(Rows from a 3D modeling dataset)
========

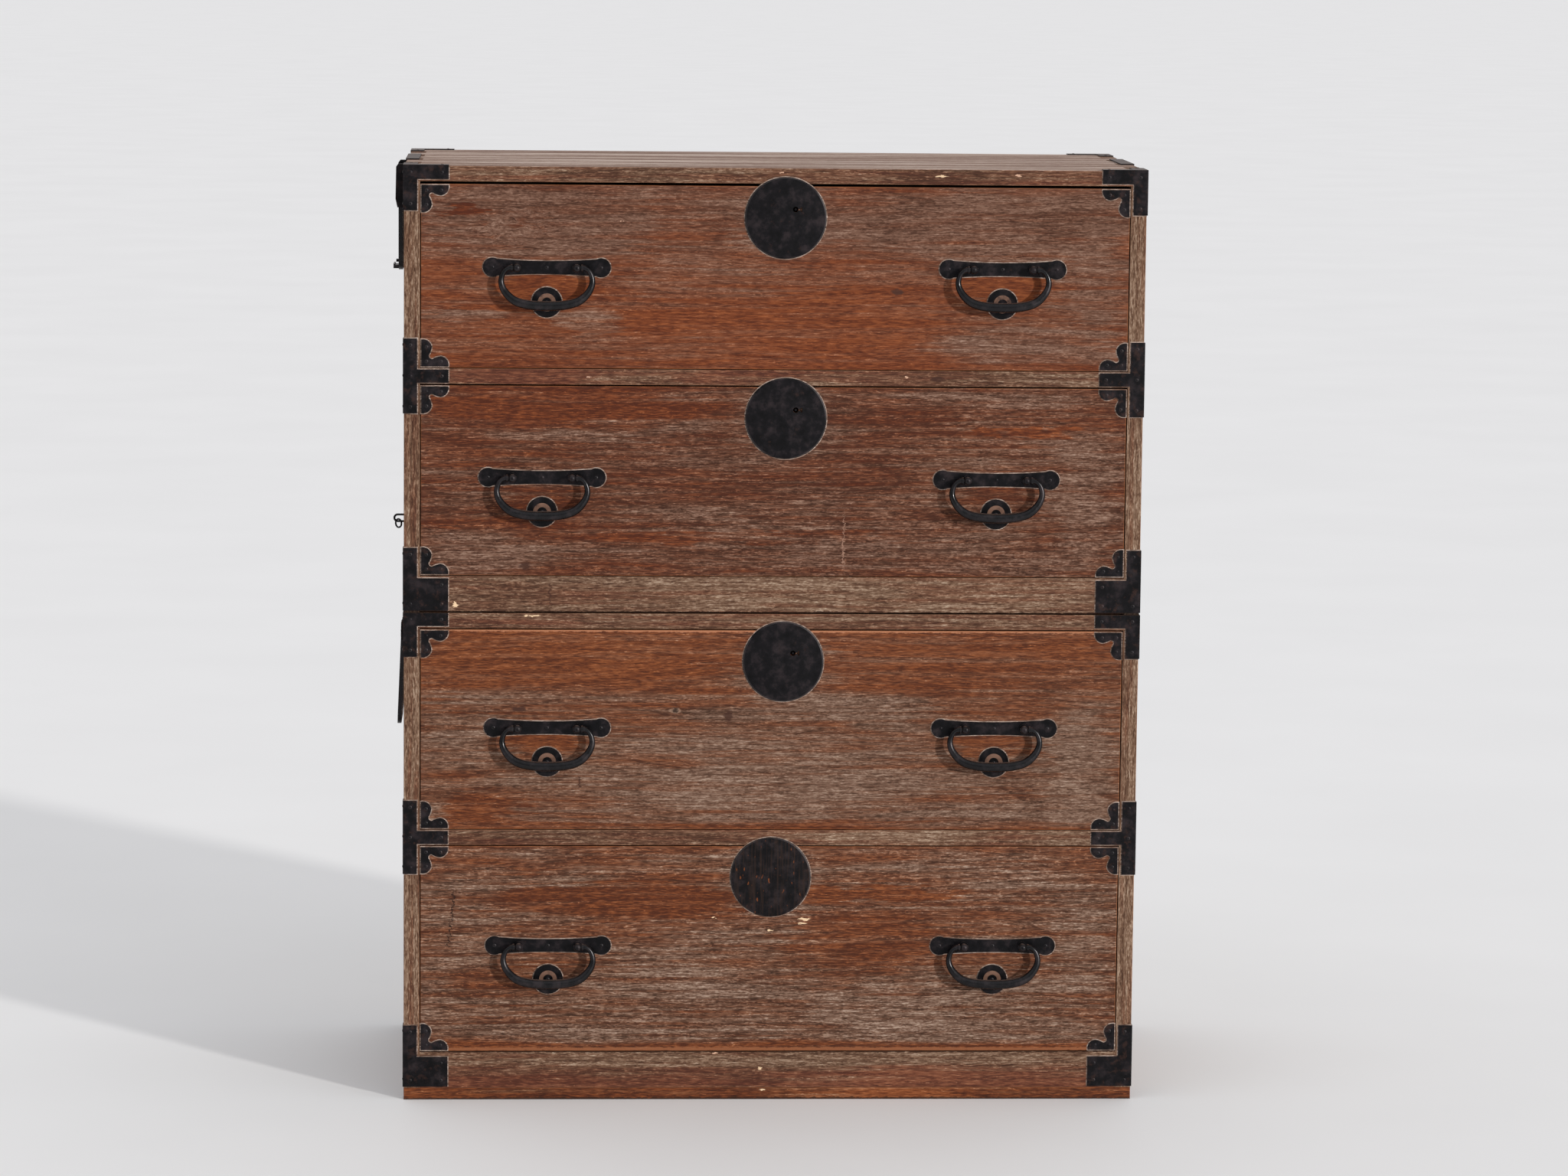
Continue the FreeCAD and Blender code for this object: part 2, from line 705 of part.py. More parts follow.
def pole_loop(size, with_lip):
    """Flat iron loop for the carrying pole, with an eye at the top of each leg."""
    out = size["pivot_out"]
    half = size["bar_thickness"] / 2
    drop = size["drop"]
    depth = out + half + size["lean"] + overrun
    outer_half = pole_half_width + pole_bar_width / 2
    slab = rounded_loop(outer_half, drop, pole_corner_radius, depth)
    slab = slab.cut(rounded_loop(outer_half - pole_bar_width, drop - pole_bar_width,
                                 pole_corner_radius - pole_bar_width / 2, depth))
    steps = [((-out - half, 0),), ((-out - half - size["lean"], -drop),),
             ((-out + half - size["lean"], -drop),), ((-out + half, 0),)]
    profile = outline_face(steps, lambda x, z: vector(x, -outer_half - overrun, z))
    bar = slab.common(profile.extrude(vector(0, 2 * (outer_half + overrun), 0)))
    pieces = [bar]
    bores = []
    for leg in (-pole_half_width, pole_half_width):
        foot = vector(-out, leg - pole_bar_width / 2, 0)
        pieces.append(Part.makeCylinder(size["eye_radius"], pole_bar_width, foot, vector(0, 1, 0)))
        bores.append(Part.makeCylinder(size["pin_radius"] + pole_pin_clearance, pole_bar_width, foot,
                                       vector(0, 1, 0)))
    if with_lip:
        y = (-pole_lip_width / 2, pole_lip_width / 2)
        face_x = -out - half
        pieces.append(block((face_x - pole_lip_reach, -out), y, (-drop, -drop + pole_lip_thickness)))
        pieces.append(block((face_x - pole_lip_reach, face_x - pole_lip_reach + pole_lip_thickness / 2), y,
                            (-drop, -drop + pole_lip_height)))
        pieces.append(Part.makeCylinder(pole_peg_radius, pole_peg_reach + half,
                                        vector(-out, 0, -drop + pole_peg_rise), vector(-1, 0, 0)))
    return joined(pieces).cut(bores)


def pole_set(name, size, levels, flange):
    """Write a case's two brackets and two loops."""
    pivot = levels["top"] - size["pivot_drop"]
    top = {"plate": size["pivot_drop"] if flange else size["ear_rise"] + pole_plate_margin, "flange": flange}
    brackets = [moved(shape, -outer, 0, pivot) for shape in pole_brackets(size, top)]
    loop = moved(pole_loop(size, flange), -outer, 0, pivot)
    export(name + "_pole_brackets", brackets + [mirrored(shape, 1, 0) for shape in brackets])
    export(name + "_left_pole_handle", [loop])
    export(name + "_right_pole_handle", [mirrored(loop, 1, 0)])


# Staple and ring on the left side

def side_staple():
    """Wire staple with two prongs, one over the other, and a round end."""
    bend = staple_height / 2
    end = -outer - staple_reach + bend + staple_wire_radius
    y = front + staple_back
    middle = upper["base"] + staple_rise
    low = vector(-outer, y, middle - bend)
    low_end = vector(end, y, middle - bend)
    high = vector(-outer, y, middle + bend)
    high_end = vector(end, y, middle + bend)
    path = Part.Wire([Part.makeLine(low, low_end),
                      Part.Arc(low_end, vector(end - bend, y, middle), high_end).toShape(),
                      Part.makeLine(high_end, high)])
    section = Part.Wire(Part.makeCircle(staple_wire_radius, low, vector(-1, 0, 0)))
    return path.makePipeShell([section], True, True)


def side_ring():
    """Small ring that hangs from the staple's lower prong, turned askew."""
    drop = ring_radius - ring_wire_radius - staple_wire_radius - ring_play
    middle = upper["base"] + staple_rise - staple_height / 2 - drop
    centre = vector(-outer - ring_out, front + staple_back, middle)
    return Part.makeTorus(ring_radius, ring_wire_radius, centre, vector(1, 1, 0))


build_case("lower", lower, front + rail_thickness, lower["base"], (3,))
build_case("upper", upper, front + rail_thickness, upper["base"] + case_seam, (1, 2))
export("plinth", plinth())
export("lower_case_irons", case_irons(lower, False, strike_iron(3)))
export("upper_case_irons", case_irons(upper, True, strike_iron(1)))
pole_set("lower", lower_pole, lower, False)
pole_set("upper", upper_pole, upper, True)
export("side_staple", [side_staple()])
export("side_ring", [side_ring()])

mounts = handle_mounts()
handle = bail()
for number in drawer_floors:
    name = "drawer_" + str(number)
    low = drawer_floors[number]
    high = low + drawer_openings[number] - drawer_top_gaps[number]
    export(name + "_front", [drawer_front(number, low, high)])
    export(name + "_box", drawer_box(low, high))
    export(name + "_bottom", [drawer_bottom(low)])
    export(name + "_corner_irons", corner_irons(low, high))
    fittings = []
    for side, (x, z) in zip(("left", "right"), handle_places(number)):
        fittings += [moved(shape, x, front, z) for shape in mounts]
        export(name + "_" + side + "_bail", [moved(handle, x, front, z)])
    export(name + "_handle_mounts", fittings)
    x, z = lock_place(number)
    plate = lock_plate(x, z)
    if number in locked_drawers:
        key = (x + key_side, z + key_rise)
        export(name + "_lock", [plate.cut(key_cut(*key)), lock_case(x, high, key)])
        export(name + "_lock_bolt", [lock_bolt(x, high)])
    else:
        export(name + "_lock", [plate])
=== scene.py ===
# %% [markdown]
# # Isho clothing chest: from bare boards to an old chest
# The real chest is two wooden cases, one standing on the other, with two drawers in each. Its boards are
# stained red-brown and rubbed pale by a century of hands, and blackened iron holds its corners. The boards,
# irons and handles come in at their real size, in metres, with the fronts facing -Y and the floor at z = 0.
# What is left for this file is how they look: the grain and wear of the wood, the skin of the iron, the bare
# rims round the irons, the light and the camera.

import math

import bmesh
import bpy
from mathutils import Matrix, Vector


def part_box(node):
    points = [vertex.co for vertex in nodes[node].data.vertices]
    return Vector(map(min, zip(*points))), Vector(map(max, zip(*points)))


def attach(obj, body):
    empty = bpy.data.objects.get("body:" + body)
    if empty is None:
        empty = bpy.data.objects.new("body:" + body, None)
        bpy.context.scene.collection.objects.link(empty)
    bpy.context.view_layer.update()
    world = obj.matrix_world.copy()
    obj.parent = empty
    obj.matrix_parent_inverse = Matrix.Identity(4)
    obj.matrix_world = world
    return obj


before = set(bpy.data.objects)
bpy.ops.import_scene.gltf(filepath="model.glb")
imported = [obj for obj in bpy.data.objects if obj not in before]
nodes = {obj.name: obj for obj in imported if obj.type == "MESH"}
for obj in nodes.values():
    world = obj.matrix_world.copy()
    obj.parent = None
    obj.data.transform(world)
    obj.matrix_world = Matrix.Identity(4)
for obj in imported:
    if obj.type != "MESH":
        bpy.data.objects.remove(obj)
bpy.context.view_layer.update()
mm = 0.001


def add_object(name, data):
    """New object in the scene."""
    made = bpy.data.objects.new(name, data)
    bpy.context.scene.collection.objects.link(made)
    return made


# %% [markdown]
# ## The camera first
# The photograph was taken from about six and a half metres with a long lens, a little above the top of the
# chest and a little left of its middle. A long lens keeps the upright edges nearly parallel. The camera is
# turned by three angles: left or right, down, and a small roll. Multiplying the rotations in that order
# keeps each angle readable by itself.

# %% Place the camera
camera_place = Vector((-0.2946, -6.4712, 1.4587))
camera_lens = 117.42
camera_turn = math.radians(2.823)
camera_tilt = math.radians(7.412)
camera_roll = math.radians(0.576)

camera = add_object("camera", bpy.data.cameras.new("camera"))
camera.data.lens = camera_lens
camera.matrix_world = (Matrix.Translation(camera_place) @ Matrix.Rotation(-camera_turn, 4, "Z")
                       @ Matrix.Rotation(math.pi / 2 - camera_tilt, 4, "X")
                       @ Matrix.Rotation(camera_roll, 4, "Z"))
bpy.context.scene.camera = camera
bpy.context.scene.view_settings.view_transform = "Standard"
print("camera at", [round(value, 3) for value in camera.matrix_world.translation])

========

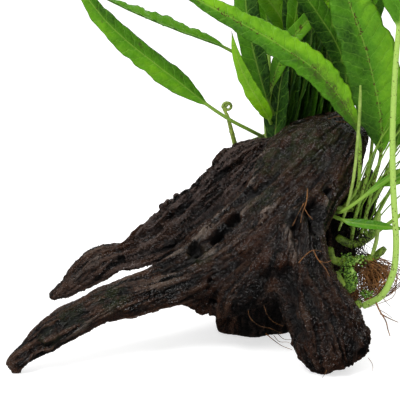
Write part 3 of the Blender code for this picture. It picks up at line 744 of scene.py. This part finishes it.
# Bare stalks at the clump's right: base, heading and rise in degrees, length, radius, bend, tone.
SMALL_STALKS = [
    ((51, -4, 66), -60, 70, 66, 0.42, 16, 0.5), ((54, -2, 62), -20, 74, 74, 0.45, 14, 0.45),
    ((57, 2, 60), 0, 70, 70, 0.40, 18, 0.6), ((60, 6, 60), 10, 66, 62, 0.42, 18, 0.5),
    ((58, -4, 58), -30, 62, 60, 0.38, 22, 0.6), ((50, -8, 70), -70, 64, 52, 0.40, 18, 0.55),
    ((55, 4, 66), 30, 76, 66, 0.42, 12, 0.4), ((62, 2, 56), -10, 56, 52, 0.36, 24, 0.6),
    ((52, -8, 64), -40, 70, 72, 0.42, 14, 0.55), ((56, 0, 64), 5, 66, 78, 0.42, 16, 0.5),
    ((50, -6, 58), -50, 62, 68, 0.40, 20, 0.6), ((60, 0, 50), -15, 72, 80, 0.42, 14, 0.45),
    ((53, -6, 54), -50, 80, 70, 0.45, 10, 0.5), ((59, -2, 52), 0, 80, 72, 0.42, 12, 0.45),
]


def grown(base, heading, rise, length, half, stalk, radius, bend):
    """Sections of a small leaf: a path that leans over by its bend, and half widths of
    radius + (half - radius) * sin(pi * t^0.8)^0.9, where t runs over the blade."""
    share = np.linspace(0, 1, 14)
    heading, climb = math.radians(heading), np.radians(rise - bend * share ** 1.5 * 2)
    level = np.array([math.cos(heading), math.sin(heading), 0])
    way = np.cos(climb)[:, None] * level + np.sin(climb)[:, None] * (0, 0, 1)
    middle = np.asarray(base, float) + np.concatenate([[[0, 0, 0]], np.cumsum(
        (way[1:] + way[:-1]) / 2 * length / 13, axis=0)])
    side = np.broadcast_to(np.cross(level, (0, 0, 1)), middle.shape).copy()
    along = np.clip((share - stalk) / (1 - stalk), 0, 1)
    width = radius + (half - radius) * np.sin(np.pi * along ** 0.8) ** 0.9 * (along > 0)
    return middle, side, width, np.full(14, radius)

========

Stated problem
Return verbatim the lines that run from the line containing "mounts = handle_mounts()" through the line containing "zip(*points))), Vector(map(max, zip(*points)))", inclusive.

Final result
mounts = handle_mounts()
handle = bail()
for number in drawer_floors:
    name = "drawer_" + str(number)
    low = drawer_floors[number]
    high = low + drawer_openings[number] - drawer_top_gaps[number]
    export(name + "_front", [drawer_front(number, low, high)])
    export(name + "_box", drawer_box(low, high))
    export(name + "_bottom", [drawer_bottom(low)])
    export(name + "_corner_irons", corner_irons(low, high))
    fittings = []
    for side, (x, z) in zip(("left", "right"), handle_places(number)):
        fittings += [moved(shape, x, front, z) for shape in mounts]
        export(name + "_" + side + "_bail", [moved(handle, x, front, z)])
    export(name + "_handle_mounts", fittings)
    x, z = lock_place(number)
    plate = lock_plate(x, z)
    if number in locked_drawers:
        key = (x + key_side, z + key_rise)
        export(name + "_lock", [plate.cut(key_cut(*key)), lock_case(x, high, key)])
        export(name + "_lock_bolt", [lock_bolt(x, high)])
    else:
        export(name + "_lock", [plate])
=== scene.py ===
# %% [markdown]
# # Isho clothing chest: from bare boards to an old chest
# The real chest is two wooden cases, one standing on the other, with two drawers in each. Its boards are
# stained red-brown and rubbed pale by a century of hands, and blackened iron holds its corners. The boards,
# irons and handles come in at their real size, in metres, with the fronts facing -Y and the floor at z = 0.
# What is left for this file is how they look: the grain and wear of the wood, the skin of the iron, the bare
# rims round the irons, the light and the camera.

import math

import bmesh
import bpy
from mathutils import Matrix, Vector


def part_box(node):
    points = [vertex.co for vertex in nodes[node].data.vertices]
    return Vector(map(min, zip(*points))), Vector(map(max, zip(*points)))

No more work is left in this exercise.